Hintergrund: Was ist ein Bankenrun?

Im klassischen Sinn wäre ein Bankansturm (engl. bank run bzw. run on the bank) ein massiver Ansturm von Kunden eines Instituts, die ihre Einlagen umgehend bzw. kurzfristig abheben wollen. Antrieb ist meist die Angst vor einem Verlust des Geldes aufgrund einer etwaigen Pleite. Alternativ zur Krise der einzelnen Bank gelten auch Hyperinflation und allgemeines Herdenverhalten als Auslöser. Die Kunden verlieren indes in jedem Szenario das Vertrauen in die Bank und zweifeln an der bisher gewährten Sicherheit.

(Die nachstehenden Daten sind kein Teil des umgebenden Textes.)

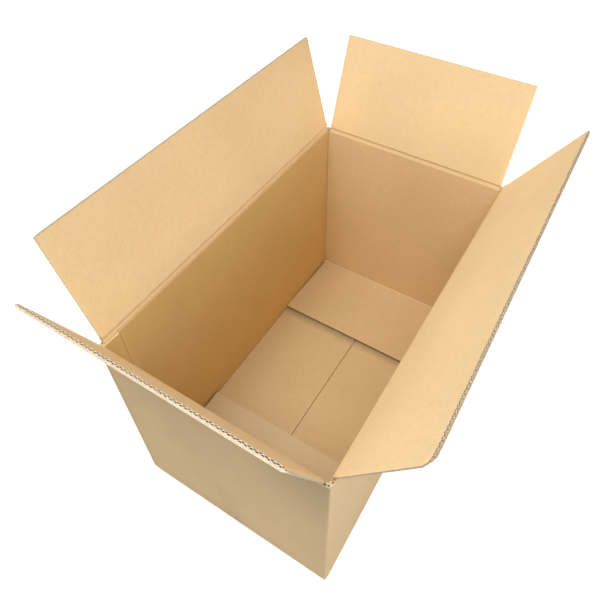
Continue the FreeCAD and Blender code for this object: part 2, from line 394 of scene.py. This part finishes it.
KRAFT_BODY = kraft_material("kraft_body", "panel", 0.8)
KRAFT_ACROSS_X = kraft_material("kraft_across_x", "X")
KRAFT_ACROSS_Y = kraft_material("kraft_across_y", "Y")
MEDIUM_PAPER_AND_SHADE = cut_material("medium_paper_and_shade", MEDIUM_BROWN_AND_SHADE, 0.18)
EDGE_PAPER = cut_material("edge_paper", CUT_EDGE, 0.12)
WORN_EDGE = cut_material("worn_edge", WORN_BROWN, 0.16)
SCORED_SHADE = cut_material("scored_liner_painted_shade", SCORED_SHADE_BROWN, 0.10)
OPEN_HOLE_SHADE = cut_material("open_hole_painted_shade", HOLE_SHADE_BROWN, 0.20)
TAPE = tape_material("tape_film")


# Panels: w runs along the crease, u from the outer face inwards, v away from the crease

class Panel:
    """Places points of a flap, or of the wall below it."""

    def __init__(self, hinge, inward, run, lean):
        self.hinge = Vector(hinge)
        self.inward = Vector(inward)
        self.run = Vector(run)
        up = Vector((0, 0, 1))
        out = -self.inward
        angle = math.radians(lean)
        self.along = out * math.cos(angle) + up * math.sin(angle)
        self.face = self.inward * math.sin(angle) + up * math.cos(angle)

    def at(self, w, u, v):
        return self.hinge + self.run * w + self.face * u + self.along * v


SIDES = {
    "left": ((1, 0, 0), (0, 1, 0)),
    "right": ((-1, 0, 0), (0, 1, 0)),
    "front": ((0, 1, 0), (1, 0, 0)),
    "back": ((0, -1, 0), (1, 0, 0)),
}


def side_panels(side):
    """The panel of a side's flap, that of its wall, and half the flap's width."""
    joint = JOINTS[f"{side}_crease"]
    inward, run = SIDES[side]
    lean = 180 - joint["range_deg"][1]
    low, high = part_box(f"{side}_flap")
    half = (high[1] - low[1]) / 2 if side in ("left", "right") else (high[0] - low[0]) / 2
    flap = Panel(joint["pos_m"], inward, run, lean)
    wall = Panel(joint["pos_m"], inward, run, 90)
    return flap, wall, half


# Mesh helpers

def new_piece(name, bm, materials):
    mesh = bpy.data.meshes.new(name)
    bmesh.ops.recalc_face_normals(bm, faces=bm.faces[:])
    bm.to_mesh(mesh)
    bm.free()
    for material in materials:
        mesh.materials.append(material)
    piece = bpy.data.objects.new(name, mesh)
    bpy.context.scene.collection.objects.link(piece)
    return piece


def add_slab(bm, place, w_range, u_range, v_range, cuts, material, foot=0.0, edge=None):
    """A thin board between two grids. foot slopes its lower end by that share of u."""
    edge = material if edge is None else edge
    w_cuts, v_cuts = cuts
    rows = []
    for u in u_range:
        v_low = v_range[0] + foot * u
        grid = []
        for i in range(w_cuts + 1):
            w = w_range[0] + (w_range[1] - w_range[0]) * i / w_cuts
            line = []
            for j in range(v_cuts + 1):
                v = v_low + (v_range[1] - v_low) * j / v_cuts
                line.append(bm.verts.new(place(w, u, v)))
            grid.append(line)
        rows.append(grid)
    outer, inner = rows
    faces = []
    rims = []
    for i in range(w_cuts):
        for j in range(v_cuts):
            for grid in rows:
                faces.append((grid[i][j], grid[i + 1][j], grid[i + 1][j + 1], grid[i][j + 1]))
    for i in range(w_cuts):
        for j in (0, v_cuts):
            rims.append((outer[i][j], outer[i + 1][j], inner[i + 1][j], inner[i][j]))
    for j in range(v_cuts):
        for i in (0, w_cuts):
            rims.append((outer[i][j], outer[i][j + 1], inner[i][j + 1], inner[i][j]))
    for corners in faces:
        bm.faces.new(corners).material_index = material
    for corners in rims:
        bm.faces.new(corners).material_index = edge


def add_wave(bm, place, w_range, u_range, v_range, pitch, thick, material):
    """The corrugated paper: one wavy sheet between two liners."""
    steps = 12
    middle = (u_range[0] + u_range[1]) / 2
    rise = (u_range[1] - u_range[0] - thick) / 2
    count = int((w_range[1] - w_range[0]) / pitch * steps)
    previous = None
    for index in range(count + 1):
        w = w_range[0] + pitch * index / steps
        phase = 2 * math.pi * index / steps
        u = middle + rise * math.sin(phase)
        slope = rise * math.cos(phase) * 2 * math.pi / pitch
        half = min(thick / 2 * math.sqrt(1 + slope * slope), thick)
        v_low, v_high = v_range
        corners = [(u - half, v_low), (u + half, v_low), (u + half, v_high), (u - half, v_high)]
        ring = [bm.verts.new(place(w, corner_u, corner_v)) for corner_u, corner_v in corners]
        if previous is None:
            bm.faces.new(ring).material_index = material
        else:
            for side in range(4):
                following = (side + 1) % 4
                quad = (previous[side], previous[following], ring[following], ring[side])
                bm.faces.new(quad).material_index = material
        previous = ring
    bm.faces.new(previous).material_index = material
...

Da Banken allerdings diese Abhebungen in der Regel nur bedingt bedienen können (ein immenser Teil der Anlagen sind in langfristigen Aktiva angelegt), verstärken sich die Schwierigkeiten eines Instituts in entsprechenden Fällen grundsätzlich. Die Bank kann das Geld nicht auszahlen, was die Panik weiter steigert und mehr Kunden dazu bewegt, den Wunsch zu äußern, ihr Geld abzuheben. Resultat: Weniger Stabilität und in letzter Instanz eine Insolvenz der Bank. Sind mehrere Banken betroffen, so handelt es sich um eine Bankenpanik oder einen Bankenrun.